Objective: Please write out the material that follows, exactly as it stands.

Information shown:
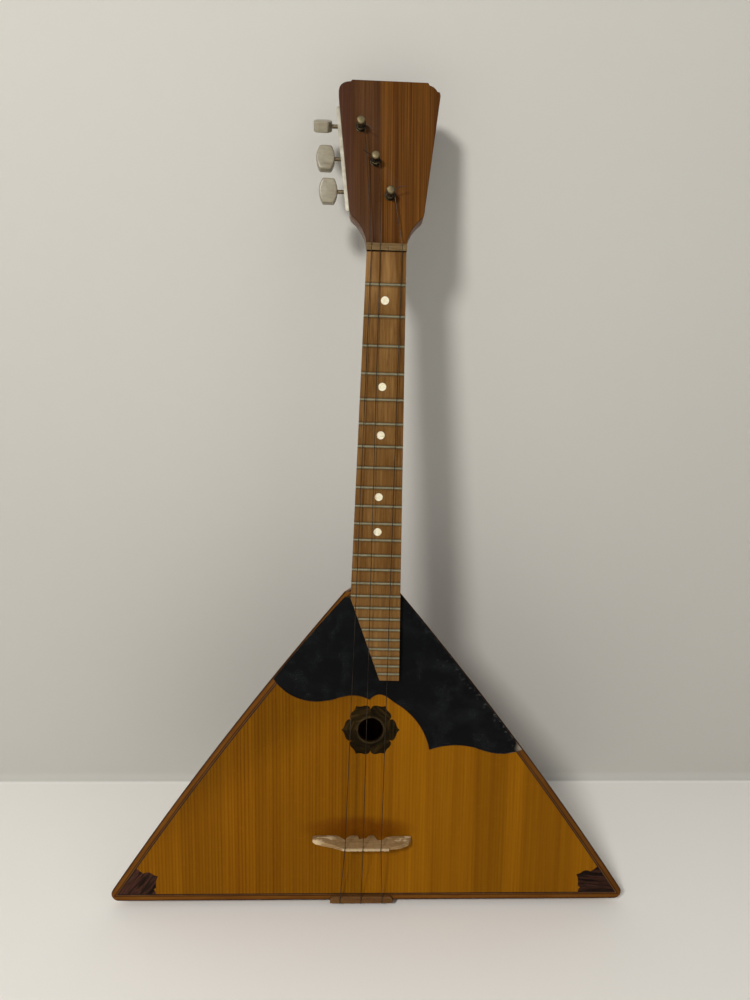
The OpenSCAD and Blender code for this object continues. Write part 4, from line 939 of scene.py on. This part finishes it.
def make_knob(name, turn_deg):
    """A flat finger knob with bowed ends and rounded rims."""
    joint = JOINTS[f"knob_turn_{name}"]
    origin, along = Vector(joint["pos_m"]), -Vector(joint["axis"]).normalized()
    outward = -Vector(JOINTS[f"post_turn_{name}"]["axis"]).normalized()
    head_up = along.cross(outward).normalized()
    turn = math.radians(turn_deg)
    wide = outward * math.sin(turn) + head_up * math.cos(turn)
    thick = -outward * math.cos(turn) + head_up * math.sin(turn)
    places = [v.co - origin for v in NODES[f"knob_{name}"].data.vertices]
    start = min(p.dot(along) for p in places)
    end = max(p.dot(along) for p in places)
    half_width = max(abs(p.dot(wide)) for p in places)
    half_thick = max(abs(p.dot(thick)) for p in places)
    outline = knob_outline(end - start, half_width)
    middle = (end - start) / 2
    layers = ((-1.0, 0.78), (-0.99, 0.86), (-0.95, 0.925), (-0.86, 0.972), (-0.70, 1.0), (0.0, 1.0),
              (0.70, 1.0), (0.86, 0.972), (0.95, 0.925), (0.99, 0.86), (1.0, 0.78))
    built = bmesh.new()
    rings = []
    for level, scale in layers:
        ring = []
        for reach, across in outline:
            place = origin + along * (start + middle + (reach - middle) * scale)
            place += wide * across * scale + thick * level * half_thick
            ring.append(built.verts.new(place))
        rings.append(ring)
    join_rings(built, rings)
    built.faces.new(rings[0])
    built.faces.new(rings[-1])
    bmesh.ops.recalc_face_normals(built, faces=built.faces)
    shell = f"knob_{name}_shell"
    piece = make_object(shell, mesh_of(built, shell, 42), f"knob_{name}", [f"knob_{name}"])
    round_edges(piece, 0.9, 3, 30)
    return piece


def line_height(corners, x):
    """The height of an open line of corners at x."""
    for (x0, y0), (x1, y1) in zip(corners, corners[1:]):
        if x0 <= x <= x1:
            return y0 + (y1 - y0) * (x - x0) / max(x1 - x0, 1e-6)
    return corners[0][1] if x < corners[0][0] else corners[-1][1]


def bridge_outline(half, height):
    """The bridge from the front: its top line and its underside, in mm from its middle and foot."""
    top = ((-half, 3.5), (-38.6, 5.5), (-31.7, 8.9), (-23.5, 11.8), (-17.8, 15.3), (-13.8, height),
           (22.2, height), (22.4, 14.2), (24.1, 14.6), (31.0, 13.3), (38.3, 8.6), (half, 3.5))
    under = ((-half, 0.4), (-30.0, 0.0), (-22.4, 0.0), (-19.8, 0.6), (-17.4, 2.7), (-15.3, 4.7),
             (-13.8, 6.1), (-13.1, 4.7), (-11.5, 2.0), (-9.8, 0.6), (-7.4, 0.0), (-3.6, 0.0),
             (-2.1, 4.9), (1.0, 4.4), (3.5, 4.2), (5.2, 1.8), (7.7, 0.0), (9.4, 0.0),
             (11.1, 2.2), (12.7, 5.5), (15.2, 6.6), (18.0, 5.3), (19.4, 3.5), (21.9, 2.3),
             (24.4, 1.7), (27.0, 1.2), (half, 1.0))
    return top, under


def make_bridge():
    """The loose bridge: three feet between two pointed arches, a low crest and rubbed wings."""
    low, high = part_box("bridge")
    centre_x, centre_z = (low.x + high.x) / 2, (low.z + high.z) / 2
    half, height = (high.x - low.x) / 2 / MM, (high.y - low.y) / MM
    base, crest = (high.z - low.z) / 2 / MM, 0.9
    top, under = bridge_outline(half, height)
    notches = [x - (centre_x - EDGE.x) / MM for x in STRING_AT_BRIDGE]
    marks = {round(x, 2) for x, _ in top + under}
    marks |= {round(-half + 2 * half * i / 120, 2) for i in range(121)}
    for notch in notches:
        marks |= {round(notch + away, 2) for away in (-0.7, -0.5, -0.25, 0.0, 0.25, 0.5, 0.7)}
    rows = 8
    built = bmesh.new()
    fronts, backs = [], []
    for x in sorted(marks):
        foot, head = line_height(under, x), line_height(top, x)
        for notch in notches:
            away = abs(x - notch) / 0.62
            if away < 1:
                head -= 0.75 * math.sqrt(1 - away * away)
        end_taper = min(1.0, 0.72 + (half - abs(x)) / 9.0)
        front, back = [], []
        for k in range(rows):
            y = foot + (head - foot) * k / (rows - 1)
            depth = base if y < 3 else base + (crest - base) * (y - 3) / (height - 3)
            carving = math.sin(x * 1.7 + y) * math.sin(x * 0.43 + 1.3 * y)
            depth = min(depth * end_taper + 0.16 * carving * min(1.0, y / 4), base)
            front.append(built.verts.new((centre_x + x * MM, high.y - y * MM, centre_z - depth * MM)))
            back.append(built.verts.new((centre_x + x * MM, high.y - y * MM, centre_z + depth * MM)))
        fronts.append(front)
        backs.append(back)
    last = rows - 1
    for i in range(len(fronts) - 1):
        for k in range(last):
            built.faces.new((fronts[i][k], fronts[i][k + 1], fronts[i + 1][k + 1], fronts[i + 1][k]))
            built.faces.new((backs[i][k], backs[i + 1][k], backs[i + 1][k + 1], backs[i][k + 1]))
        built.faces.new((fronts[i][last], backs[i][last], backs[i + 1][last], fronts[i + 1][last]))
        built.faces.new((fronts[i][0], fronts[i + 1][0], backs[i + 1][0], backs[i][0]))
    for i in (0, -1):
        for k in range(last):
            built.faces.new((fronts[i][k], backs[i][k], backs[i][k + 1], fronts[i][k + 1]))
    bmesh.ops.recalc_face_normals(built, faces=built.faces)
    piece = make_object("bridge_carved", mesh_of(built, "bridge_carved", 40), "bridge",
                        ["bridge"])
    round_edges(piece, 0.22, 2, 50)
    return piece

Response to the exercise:
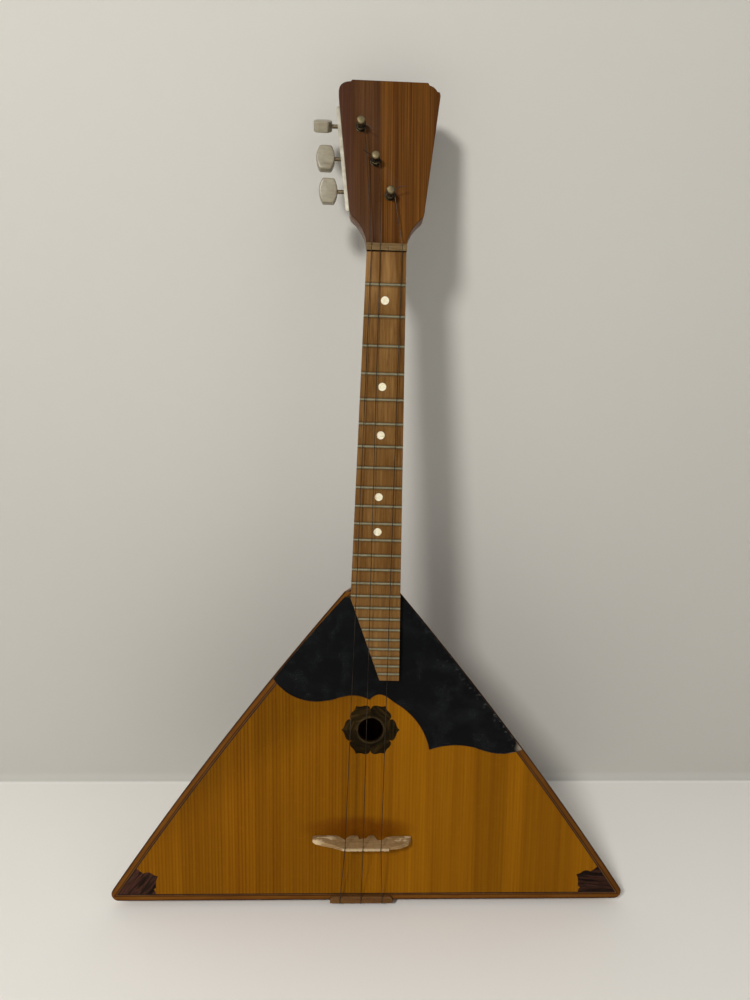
The OpenSCAD and Blender code for this object continues. Write part 4, from line 939 of scene.py on. This part finishes it.
def make_knob(name, turn_deg):
    """A flat finger knob with bowed ends and rounded rims."""
    joint = JOINTS[f"knob_turn_{name}"]
    origin, along = Vector(joint["pos_m"]), -Vector(joint["axis"]).normalized()
    outward = -Vector(JOINTS[f"post_turn_{name}"]["axis"]).normalized()
    head_up = along.cross(outward).normalized()
    turn = math.radians(turn_deg)
    wide = outward * math.sin(turn) + head_up * math.cos(turn)
    thick = -outward * math.cos(turn) + head_up * math.sin(turn)
    places = [v.co - origin for v in NODES[f"knob_{name}"].data.vertices]
    start = min(p.dot(along) for p in places)
    end = max(p.dot(along) for p in places)
    half_width = max(abs(p.dot(wide)) for p in places)
    half_thick = max(abs(p.dot(thick)) for p in places)
    outline = knob_outline(end - start, half_width)
    middle = (end - start) / 2
    layers = ((-1.0, 0.78), (-0.99, 0.86), (-0.95, 0.925), (-0.86, 0.972), (-0.70, 1.0), (0.0, 1.0),
              (0.70, 1.0), (0.86, 0.972), (0.95, 0.925), (0.99, 0.86), (1.0, 0.78))
    built = bmesh.new()
    rings = []
    for level, scale in layers:
        ring = []
        for reach, across in outline:
            place = origin + along * (start + middle + (reach - middle) * scale)
            place += wide * across * scale + thick * level * half_thick
            ring.append(built.verts.new(place))
        rings.append(ring)
    join_rings(built, rings)
    built.faces.new(rings[0])
    built.faces.new(rings[-1])
    bmesh.ops.recalc_face_normals(built, faces=built.faces)
    shell = f"knob_{name}_shell"
    piece = make_object(shell, mesh_of(built, shell, 42), f"knob_{name}", [f"knob_{name}"])
    round_edges(piece, 0.9, 3, 30)
    return piece


def line_height(corners, x):
    """The height of an open line of corners at x."""
    for (x0, y0), (x1, y1) in zip(corners, corners[1:]):
        if x0 <= x <= x1:
            return y0 + (y1 - y0) * (x - x0) / max(x1 - x0, 1e-6)
    return corners[0][1] if x < corners[0][0] else corners[-1][1]


def bridge_outline(half, height):
    """The bridge from the front: its top line and its underside, in mm from its middle and foot."""
    top = ((-half, 3.5), (-38.6, 5.5), (-31.7, 8.9), (-23.5, 11.8), (-17.8, 15.3), (-13.8, height),
           (22.2, height), (22.4, 14.2), (24.1, 14.6), (31.0, 13.3), (38.3, 8.6), (half, 3.5))
    under = ((-half, 0.4), (-30.0, 0.0), (-22.4, 0.0), (-19.8, 0.6), (-17.4, 2.7), (-15.3, 4.7),
             (-13.8, 6.1), (-13.1, 4.7), (-11.5, 2.0), (-9.8, 0.6), (-7.4, 0.0), (-3.6, 0.0),
             (-2.1, 4.9), (1.0, 4.4), (3.5, 4.2), (5.2, 1.8), (7.7, 0.0), (9.4, 0.0),
             (11.1, 2.2), (12.7, 5.5), (15.2, 6.6), (18.0, 5.3), (19.4, 3.5), (21.9, 2.3),
             (24.4, 1.7), (27.0, 1.2), (half, 1.0))
    return top, under


def make_bridge():
    """The loose bridge: three feet between two pointed arches, a low crest and rubbed wings."""
    low, high = part_box("bridge")
    centre_x, centre_z = (low.x + high.x) / 2, (low.z + high.z) / 2
    half, height = (high.x - low.x) / 2 / MM, (high.y - low.y) / MM
    base, crest = (high.z - low.z) / 2 / MM, 0.9
    top, under = bridge_outline(half, height)
    notches = [x - (centre_x - EDGE.x) / MM for x in STRING_AT_BRIDGE]
    marks = {round(x, 2) for x, _ in top + under}
    marks |= {round(-half + 2 * half * i / 120, 2) for i in range(121)}
    for notch in notches:
        marks |= {round(notch + away, 2) for away in (-0.7, -0.5, -0.25, 0.0, 0.25, 0.5, 0.7)}
    rows = 8
    built = bmesh.new()
    fronts, backs = [], []
    for x in sorted(marks):
        foot, head = line_height(under, x), line_height(top, x)
        for notch in notches:
            away = abs(x - notch) / 0.62
            if away < 1:
                head -= 0.75 * math.sqrt(1 - away * away)
        end_taper = min(1.0, 0.72 + (half - abs(x)) / 9.0)
        front, back = [], []
        for k in range(rows):
            y = foot + (head - foot) * k / (rows - 1)
            depth = base if y < 3 else base + (crest - base) * (y - 3) / (height - 3)
            carving = math.sin(x * 1.7 + y) * math.sin(x * 0.43 + 1.3 * y)
            depth = min(depth * end_taper + 0.16 * carving * min(1.0, y / 4), base)
            front.append(built.verts.new((centre_x + x * MM, high.y - y * MM, centre_z - depth * MM)))
            back.append(built.verts.new((centre_x + x * MM, high.y - y * MM, centre_z + depth * MM)))
        fronts.append(front)
        backs.append(back)
    last = rows - 1
    for i in range(len(fronts) - 1):
        for k in range(last):
            built.faces.new((fronts[i][k], fronts[i][k + 1], fronts[i + 1][k + 1], fronts[i + 1][k]))
            built.faces.new((backs[i][k], backs[i + 1][k], backs[i + 1][k + 1], backs[i][k + 1]))
        built.faces.new((fronts[i][last], backs[i][last], backs[i + 1][last], fronts[i + 1][last]))
        built.faces.new((fronts[i][0], fronts[i + 1][0], backs[i + 1][0], backs[i][0]))
    for i in (0, -1):
        for k in range(last):
            built.faces.new((fronts[i][k], backs[i][k], backs[i][k + 1], fronts[i][k + 1]))
    bmesh.ops.recalc_face_normals(built, faces=built.faces)
    piece = make_object("bridge_carved", mesh_of(built, "bridge_carved", 40), "bridge",
                        ["bridge"])
    round_edges(piece, 0.22, 2, 50)
    return piece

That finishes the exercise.